Do it right, and I can even give you aolserver-chroot and openacs-chroot.

Then there's the upgrading issue.  Do we want to go there?  Just how upgradable is the exiting ACS installation?  No, a 'dump your data then reload it after loading a new datamodel' is not an upgrade path. Like the installation, the same scripts an RPM would use would be terrific for ANY ACS user -- not just an RPM user.  If you even want to use perl for those scripts, that's fine -- as perl is almast guaranteed to be installed on a working RedHat system

I'm currently at war over the PostgreSQL upgrade procedure -- or lack thereof -- there seems to almost be hostility towards the idea that a smooth upgrade is a pressing issue -- dump/restore has been done there so long that the foolishness of that approach is invisible to core developers.

I would hope to see a little more cooperation here for the needs of those who simply want to upgrade smoothly -- and a more flexible installation/upgrade situation means more ACS users, RPM or not.

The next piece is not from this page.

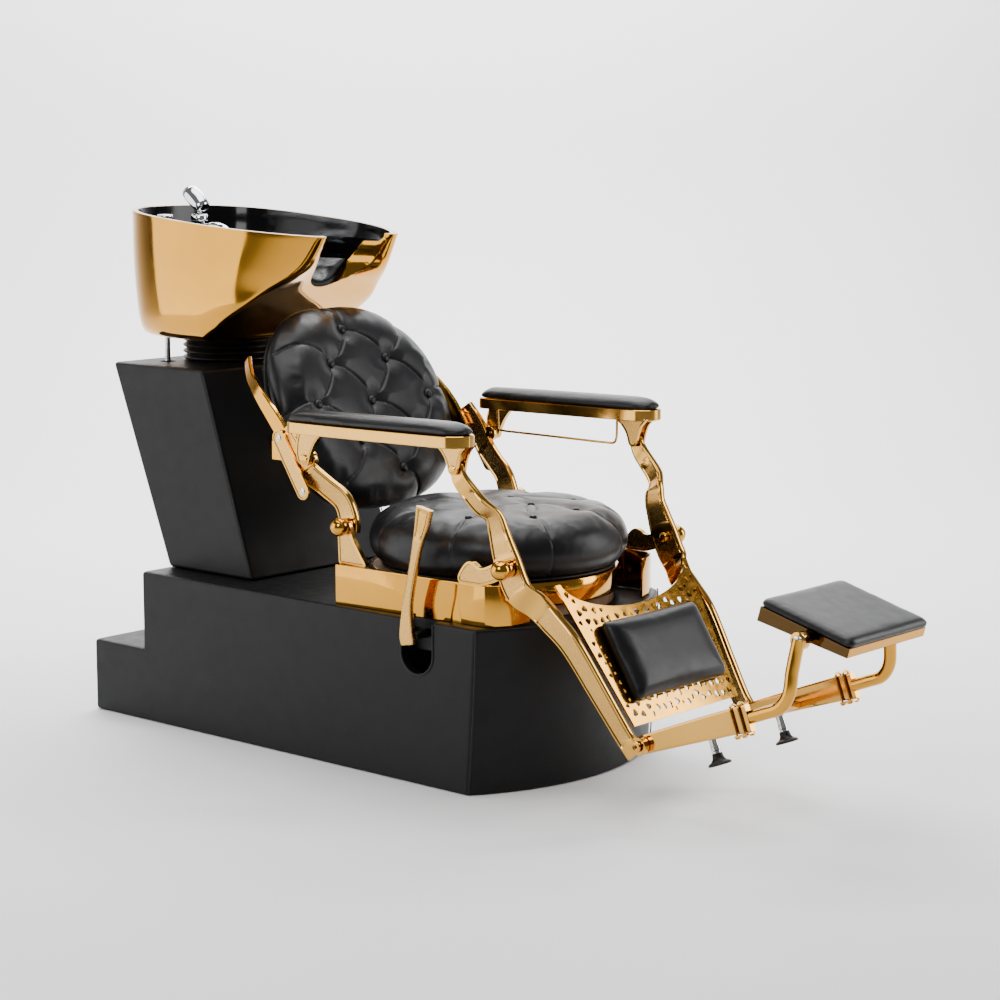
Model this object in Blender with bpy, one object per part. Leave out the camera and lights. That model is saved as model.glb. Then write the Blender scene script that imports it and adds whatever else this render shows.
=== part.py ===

And I'm willing to help out in this area as well.  Good solid installer/upgrader scripts central to the core ACS/OpenACS packages will make advocating the package much easier, both to RedHat, and to users of other packages.  Having specialized RPM install scripts won't help those who want to install OpenACS/AOLserver on a more secure OS (such as OpenBSD).  Let's try for the general case, then RPM's will be much easier and more robust.